Les moyens de paiement dématérialisés s’imposent dans notre quotidien. Les billets et les pièces sont-ils dès lors destinés à disparaître ? Entretien avec Pierre Damien Fougou, de l’Irdap, Institut de recherche en droit des affaires et du patrimoine de l’Université de Bordeaux, auteur d’une thèse sur « La monnaie électronique dans les espaces bancaires européens, sous régionaux africains et OHADA »

Dans quelle mesure l’argent dématérialisé prend-il le pas sur le cash ? 

La place de la monnaie dématérialisée a pris et prendra une place grandissante, avec un amenuisement du liquide. C’est déjà le cas en Asie où cette dématérialisation est très forte, mais aussi en Europe, comme en Suède, qui a volontairement réduit sa production d’argent liquide, celle-ci ne représentant plus que 1% de la masse monétaire.

En France, outre, le paiement en carte bancaire sans contact en magasin et les achats via Internet, on voit également se multiplier les applications telles que PayPal ou Lydia. Ces porte-monnaie électroniques, non reliés à des comptes bancaires et sans frais bancaires permettent de payer avec son téléphone portable, soit un moyen de plus en plus utilisé par les jeunes. Les cryptomonnaies progressent (2 millions de personnes en France en détiennent) notamment le bitcoin, avec la possibilité désormais même de faire des achats dans certaines enseignes.

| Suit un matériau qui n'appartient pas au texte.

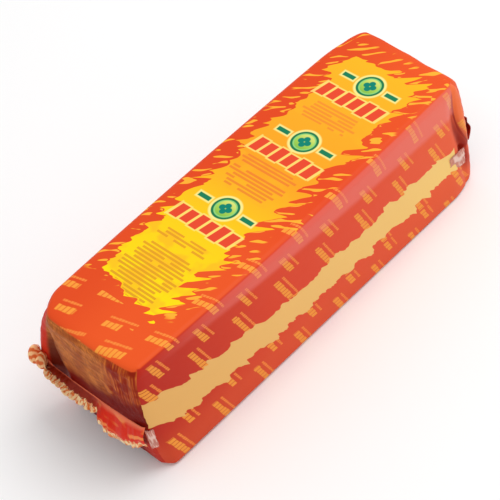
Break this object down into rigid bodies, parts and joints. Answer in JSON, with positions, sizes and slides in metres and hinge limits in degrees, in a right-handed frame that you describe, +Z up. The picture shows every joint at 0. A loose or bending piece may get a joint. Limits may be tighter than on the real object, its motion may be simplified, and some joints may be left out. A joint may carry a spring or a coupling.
{
  "type": "edam cheese",
  "caption": "Long brick of semi-hard cheese in a tight printed film bag, its ends folded to crinkled crosswise seals; lies flat on its base.",
  "frame": {"origin": "middle of the flat base that the loaf lies on, at floor level", "axes": "+X along the loaf toward its far end, +Y toward the side with the rounder edges, away from the striped side in the picture, +Z up"},
  "size_m": [0.3384, 0.1083, 0.1],
  "materials": {
    "printed_film": "semi-gloss printed film over cheese",
    "near_fin_film": "crinkled printed film with a clear edge",
    "far_fin_film": "crinkled printed film",
    "near_clear_film": "clear film, unprinted",
    "far_clear_film": "clear film, unprinted"
  },
  "bodies": {
    "root": {"cheese_block": "printed_film", "seal_fin_near": "near_fin_film", "seal_fin_far": "far_fin_film", "seal_tab_near": "near_clear_film", "seal_tab_far": "far_clear_film"}
  },
  "joints": []
}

En 2020, voyant que les bitcoins prenaient de la valeur et que le système de transactions par les blockchains était sécurisé, la Banque centrale européenne a également lancé l’euro numérique. 

Comment expliquez-vous cette progression fulgurante ? 

Cette monnaie dématérialisée est comme un jouet qu’on aime bien. On y voit un moyen de rapidité de transactions et de traçabilité. Dans le domaine public, elle offre à l’État un moyen de lutter contre la fraude fiscale, le blanchissement d’argent, les financements criminels ou terroristes, ce qui explique que ces canaux de paiement sont favorisés. On peut voir qu’il y a ainsi une incitation juridique avec un décret de 2015 qui interdit de payer en espèce au-delà de 1000 euros.

La plupart des banques ont défini une impossibilité de retrait d’argent liquide en deçà de 10 euros. Beaucoup de commerces, eux, désormais acceptent la carte bancaire pour de petites sommes. Cette dématérialisation est non seulement un levier pour favoriser la consommation mais elle représente également un vecteur de l’évolution du commerce, d’autant plus que l’on note une grande accessibilité des produits et services commerciaux de par le monde.

Les applications de porte-monnaie électroniques progressent également car elles permettent de ne pas payer des frais bancaires ou d’agios. 

Va-t-on dès lors vers une disparition totale de l’argent liquide ? 

Je ne crois pas. On ne peut l’imposer aux personnes qui ont vécu dans cet environnement depuis l’enfance, d’autant plus en France où il y a attachement fort au « papier », ce qui se traduit d’ailleurs par des lourdeurs administratives et la paperasse qui en découle.

Cela pourrait créer aussi un déphasage entre ceux maitrisant ces nouveaux modes de paiement et une partie de la population, démunie, qui serait mise à l’écart. Cela poserait question pour les personnes avec par exemple un handicap visuel, qui seraient plus vulnérables face aux arnaques. Ce fossé existe déjà et serait renforcé.

Cela demanderait aussi un changement de mentalités. L’aspect principal de la monnaie, c’est la notion de confiance. Aujourd’hui, les gens ont confiance, les yeux fermés, dans la valeur de l’argent liquide, ce qui n’est pas le cas pour l’argent dématérialisé. On voit bien par ailleurs que le chèque qui était voué à disparaître est toujours présent. L’argent liquide ne s’arrêtera pas dans 10 ans.

Si c’était le cas, à plus long terme, quelles en seraient les éventuelles conséquences ?  

Certains y voient un risque d’incursion de l’État dans la vie quotidienne de par une traçabilité accrue. On peut se poser également la question de l’empreinte carbone. La transaction des bitcoins, très énergivores a été pointée du doigt, mais on ne sait pas encore ce qui serait le plus nuisible à l’environnement entre espèce et immatériel.

Le 100 % argent dématérialisé pourrait représenter aussi un risque en cas de bug informatique ou de hacking généralisé, ce qui créerait une perte de confiance. En situation de guerre, il peut se produire aussi des dévaluations, et dans ces cas-là les banques centrales, pour réguler, peuvent bloquer les retraits. Cela ne serait plus possible si l’argent liquide n’existait plus. De ce fait, comme l’or, l’argent liquide, même s’il sera moins présent, restera, selon, moi, précieux comme une valeur « refuge ».